Selanjutnya, keseimbangan primer sebesar -0,15% sampai dengan -0,20% terhadap PDB pada 2029 (dari baseline -0,09% pada 2024).
Fokus Lainnya
Keempat, surplus/defisit APBN sebesar -2,45% sampai dengan -2,50% terhadap PDB pada 2029 (dari baseline -2,29% pada 2024). Kelima, stok utang pemerintah sebesar 39,01% sampai dengan 39,10% terhadap PDB pada 2029 (dari baseline 39,5% pada 2024).
Keenam, pembiayaan investasi sebesar 0,50% sampai dengan 1,00% terhadap PDB pada 2029 (dari baseline 0,37% pada 2024).
"Dalam dokumen RPJMN itu dijelaskan pemerintah akan mengarahkan kebijakan fiskal jangka menengah 2025-2029 ke upaya untuk mengakselerasi reformasi struktural sebagai kunci bagi percepatan transformasi ekonomi menuju Indonesia Emas 2045,” Ibrahim menyoroti.
Advertisement
Pembukaan Rupiah
Sebelumnya, kekhawatiran terhadap perlambatan ekonomi di Amerika Serikat (AS) berdampak pada pelemahan dolar AS, yang turut mendorong penguatan mata uang negara berkembang, termasuk rupiah.
Dikutip dari ANTARA, Rabu (5/3/2025), pada pembukaan perdagangan hari Rabu di Jakarta, rupiah tercatat menguat 14 poin atau 0,09 persen menjadi 16.431 per dolar AS dibandingkan posisi sebelumnya di 16.445 per dolar AS.
Pengamat pasar uang, Ariston Tjendra, menyatakan bahwa ketidakpastian ekonomi AS menjadi faktor utama di balik pergerakan ini.
Pelemahan Dolar AS Akibat Kebijakan Tarif Impor
Indeks dolar AS melemah ke level 105,6, posisi terendah sejak awal Desember 2024. Penyebab utama pelemahan ini adalah kebijakan tarif impor baru yang diberlakukan terhadap Kanada, Meksiko, dan China. Langkah ini memicu kekhawatiran investor mengenai prospek ekonomi AS ke depan.

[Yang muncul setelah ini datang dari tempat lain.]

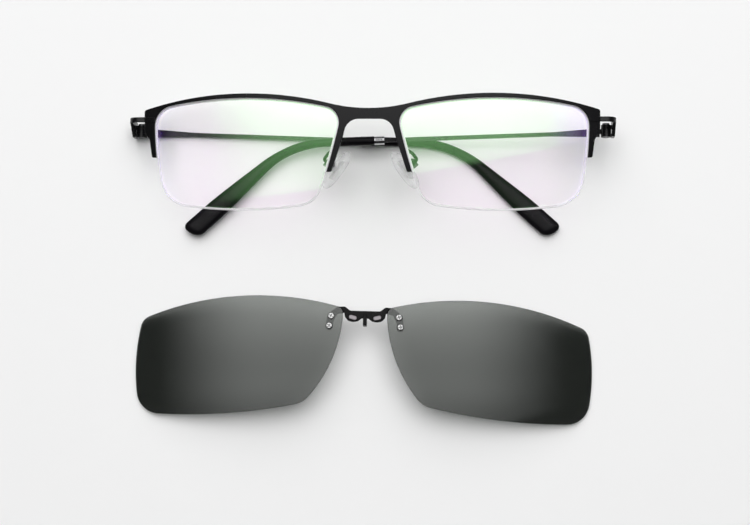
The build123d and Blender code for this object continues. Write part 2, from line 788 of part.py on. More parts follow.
def clip_screw(x, y):
    """Pan head with a cross, its seat on the lens and its end flush with the nut."""
    seat = surface_height(x + clip_head_radius, y)
    length = arm_inner + clip_nut_height
    shank = Pos(x, y, seat - length / 2) * Cylinder(clip_screw_radius, length)
    head = Pos(x, y, seat + clip_head_height) * Cylinder(clip_head_radius, 2 * clip_head_height)
    head = chamfer(head.edges().sort_by(Axis.Z)[-1], clip_head_height / 2)
    head -= ball(clip_radius, 0)
    top = Pos(x, y, seat + 2 * clip_head_height - cross_depth / 2)
    for quarter in range(2):
        head -= top * Rot(Z=cross_turn + 90 * quarter) * Box(cross_length, cross_width, cross_depth)
    return single(head + (shank & ball(clip_radius, -seat_gap)))


def clip_nut(x, y):
    """Hexagon nut behind the arm."""
    outline = Pos(x, y) * RegularPolygon(clip_nut_radius, 6)
    outline -= Pos(x, y) * Circle(clip_screw_radius + running_gap)
    return single(domed(outline, clip_radius, arm_inner + seat_gap, arm_inner + clip_nut_height))


def clip_bush(x, y):
    """Clear sleeve that keeps the screw off the lens."""
    outline = Pos(x, y) * (Circle(bush_radius) - Circle(clip_screw_radius + running_gap))
    return single(domed(outline, clip_radius, seat_gap, clip_lens_thickness))


def both_sides(name, shape, place_left, place_right=None, other=None):
    """A piece on the wearer's left, at +X, and the mirror image of it or of the other on the right."""
    right = mirror(other or shape, about=Plane.YZ)
    return {
        "left_" + name: place_left * shape,
        "right_" + name: (place_right or place_left) * right,
    }


def places():
    """Where the front, its two hinges, the opened lower temple and the shade lie."""
    settle = Pos(0, 0, strap_outer - hinge_z)
    lean = Pos(-hinge_x, 0, hinge_z) * Rot(Y=-roll) * Pos(hinge_x, 0, -hinge_z)
    hinged = settle * lean
    left_hinge = hinged * Pos(hinge_x, hinge_y, hinge_z)
    right_hinge = hinged * Pos(-hinge_x, hinge_y, hinge_z)
    clip_height = -surface_height(clip_lens_left + clip_lens_width, 0) + clip_lens_thickness
    laid = Pos(clip_offset[0], clip_offset[1], clip_height) * Rot(Z=clip_turn)
    return hinged * tilt, left_hinge, right_hinge, right_hinge * Rot(Y=roll), laid


def build():
    """Every node in its place on the table."""
    faced, left_hinge, right_hinge, right_open, laid = places()
    pad_left = pad_plane().location
    nodes = {"front_frame": faced * front_frame()}
    nodes |= both_sides("lens", lens(), faced)
    nodes |= both_sides("rim_liner", rim_liner(), faced)
    nodes |= both_sides("lens_cord", lens_cord(), faced)
    nodes |= both_sides("bridge_magnet", bridge_magnet(0, 0), faced)
    nodes |= both_sides("pad_arm", pad_arm(), faced)
    nodes |= both_sides("pad_screw", pad_left * pad_screw(), faced)
    nodes |= both_sides("nose_pad", pad_left * nose_pad(), faced)
    nodes |= both_sides("pad_insert", pad_left * pad_insert(), faced)
    nodes |= both_sides("end_piece", end_piece(), left_hinge, right_hinge)
    nodes |= both_sides("hinge_screw", hinge_screw(), left_hinge, right_hinge)
    upper, lower = (Rot(Z=droop) for droop in temple_droops)
    spring, other_spring = (temple(droop) for droop in temple_droops)
    nodes |= both_sides("temple", spring, left_hinge, right_open, other_spring)
    for name, shape in (("temple_collar", temple_collar()), ("temple_tip", temple_tip())):
        nodes |= both_sides(name, upper * shape, left_hinge, right_open, lower * shape)
    nodes |= both_sides("clip_lens", clip_lens(), laid)
    nodes |= both_sides("clip_magnet", clip_magnet(0), laid)
    nodes["clip_bridge"] = laid * clip_bridge()
    for name, make in (("screws", clip_screw), ("nuts", clip_nut), ("bushes", clip_bush)):
        side = [make(x, y) for x, y in clip_screw_places]
        other = [mirror(piece, about=Plane.YZ) for piece in side]
        nodes["clip_lens_" + name] = laid * Compound(children=side + other)
    return nodes


def centred(nodes):
    """The nodes with the middle of their box's foot at the origin."""
    boxes = [shape.bounding_box() for shape in nodes.values()]
    low = [min(getattr(box.min, axis) for box in boxes) for axis in "XYZ"]
    high = [max(getattr(box.max, axis) for box in boxes) for axis in "XYZ"]
    shift = Pos(-(low[0] + high[0]) / 2, -(low[1] + high[1]) / 2, -low[2])
    return {name: shift * shape for name, shape in nodes.items()}, shift


if __name__ == "__main__":
    os.makedirs("parts", exist_ok=True)
    placed, _ = centred(build())
    for name, shape in placed.items():
        export_step(shape, f"parts/{name}.step")
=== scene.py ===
import json
import math

import bpy
from mathutils import Matrix, Vector
from mathutils.geometry import delaunay_2d_cdt


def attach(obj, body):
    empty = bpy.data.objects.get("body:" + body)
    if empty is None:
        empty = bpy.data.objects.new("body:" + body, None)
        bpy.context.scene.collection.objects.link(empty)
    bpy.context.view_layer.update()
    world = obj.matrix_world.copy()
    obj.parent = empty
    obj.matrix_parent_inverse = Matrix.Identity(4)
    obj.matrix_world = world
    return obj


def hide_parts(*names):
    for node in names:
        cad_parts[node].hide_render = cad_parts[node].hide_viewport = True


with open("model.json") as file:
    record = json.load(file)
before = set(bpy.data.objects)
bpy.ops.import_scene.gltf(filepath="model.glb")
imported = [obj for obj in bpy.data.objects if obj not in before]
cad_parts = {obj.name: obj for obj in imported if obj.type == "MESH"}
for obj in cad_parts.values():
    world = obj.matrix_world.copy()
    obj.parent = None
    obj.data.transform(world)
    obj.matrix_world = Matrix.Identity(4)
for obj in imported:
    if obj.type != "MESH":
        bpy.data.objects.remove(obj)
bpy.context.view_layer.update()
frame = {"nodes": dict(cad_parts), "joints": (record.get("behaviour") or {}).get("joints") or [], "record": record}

# Lenses, seen from in front. Corners, and the crowns of the sides between them, are
# shares of the width and of the height above the middle. They start at the top next to
# the nose and go outwards round the lens, and so do the roundings of the corners.
lens_left = 8.8
lens_width = 55.4
lens_height = 32.8
lens_centre_y = -0.2
face_radius = 240.0
lens_set = 0.3
lens_thickness = 1.8
lens_edge_round = 0.1
lens_rounds = (4.6, 6.0, 9.0, 7.5)
lens_corner_shares = ((-0.01, 0.39), (1.003, 0.40), (0.957, -0.44), (0.127, -0.435))
lens_side_shares = ((0.51, 0.5), (0.998, 0.0), (0.52, -0.5), (0.045, 0.015))
groove_set = 0.62
groove_width = 0.56
groove_depth = 0.45
rim_gap = 0.33
lens_mesh_step = 2.6

# Front. A leg is given by two corners of its side away from the lens, the end last.
front_depth = 2.2
front_edge_round = 0.16
front_half = 68.0
brow_peak = 17.8
bridge_top = 13.4
bridge_foot = 10.2
corner_top = 12.96
corner_foot = 6.39
corner_rounds = (0.8, 1.6)
arch = (6.5, 10.2)
arch_round = 4.2
knee_round = 12.0
temporal_leg = ((66.427, 4.195), (65.724, -1.2))
nasal_leg = ((7.747, 4.999), (11.099, -5.3))
leg_ends = (nasal_leg[1][1], temporal_leg[1][1])
leg_end_round = 0.6
ridge_y = 10.19
ridge_length = 3.2
ridge_past_corner = 0.02
ridge_half_height = 0.7
ridge_proud = 0.3

# Hinges and temples. The droops are how far the left and the right temple, folded, turn
# in the plane that they lie in.
pantoscopic_tilt = 10.0
roll = 3.0
hinge_x = 70.4
hinge_y = 6.59
hinge_behind_corner = 8.2
corner_fall = face_radius - math.sqrt(face_radius ** 2 - front_half ** 2 - ridge_y ** 2)
hinge_z = -corner_fall - hinge_behind_corner
temple_droops = (2.1, 1.65)
sleeve_start = 69.8
sleeve_lift = -1.2
tip_length = 66.8
tip_lead_length = 14.5
tip_bend_radius = 30.5
tip_bend_angle = 39.9
tip_waist = 2.7
tip_height = 5.9
tip_thickness = 2.7
tip_swell = (26.0, 58.0)
tip_end_round = 2.6
tip_slant_length = 9.0
tip_slants = (0.3, 2.2)

# Nose pads
pad_place = (10.2, -4.9, -10.0)
pad_lean = (0.64, -0.77)
pad_splay = 25.0
pad_stand = 2.45
pad_length = 13.4
pad_width = 7.4
pad_thickness = 2.5
pad_crown = 0.16
pad_rim = 1.1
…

Presiden AS Donald Trump mengumumkan pada Senin (3/3) bahwa tarif impor sebesar 25 persen untuk produk asal Kanada dan Meksiko mulai berlaku pada Selasa (4/3).
Sebelumnya, kebijakan ini telah ditandatangani sejak 1 Februari namun mengalami penundaan satu bulan. Selain itu, AS juga mengenakan tarif impor 10 persen terhadap barang asal China sebagai langkah lanjutan untuk menekan peredaran fentanil di dalam negeri, sehingga total tarif impor terhadap produk China meningkat menjadi 20 persen.
Dampak terhadap Mata Uang Negara Berkembang
Pelemahan dolar AS memberikan ruang bagi penguatan mata uang emerging markets, termasuk rupiah. Namun, Ariston menegaskan bahwa penguatan ini belum tentu berkelanjutan.
Mata uang negara berkembang masih berisiko tertekan oleh dinamika global, terutama terkait kebijakan ekonomi AS yang dapat berubah sewaktu-waktu.
“Kenaikan tarif impor berpotensi memicu perang dagang, yang dapat menghambat perdagangan global serta berdampak negatif terhadap perekonomian negara berkembang,” jelas Ariston.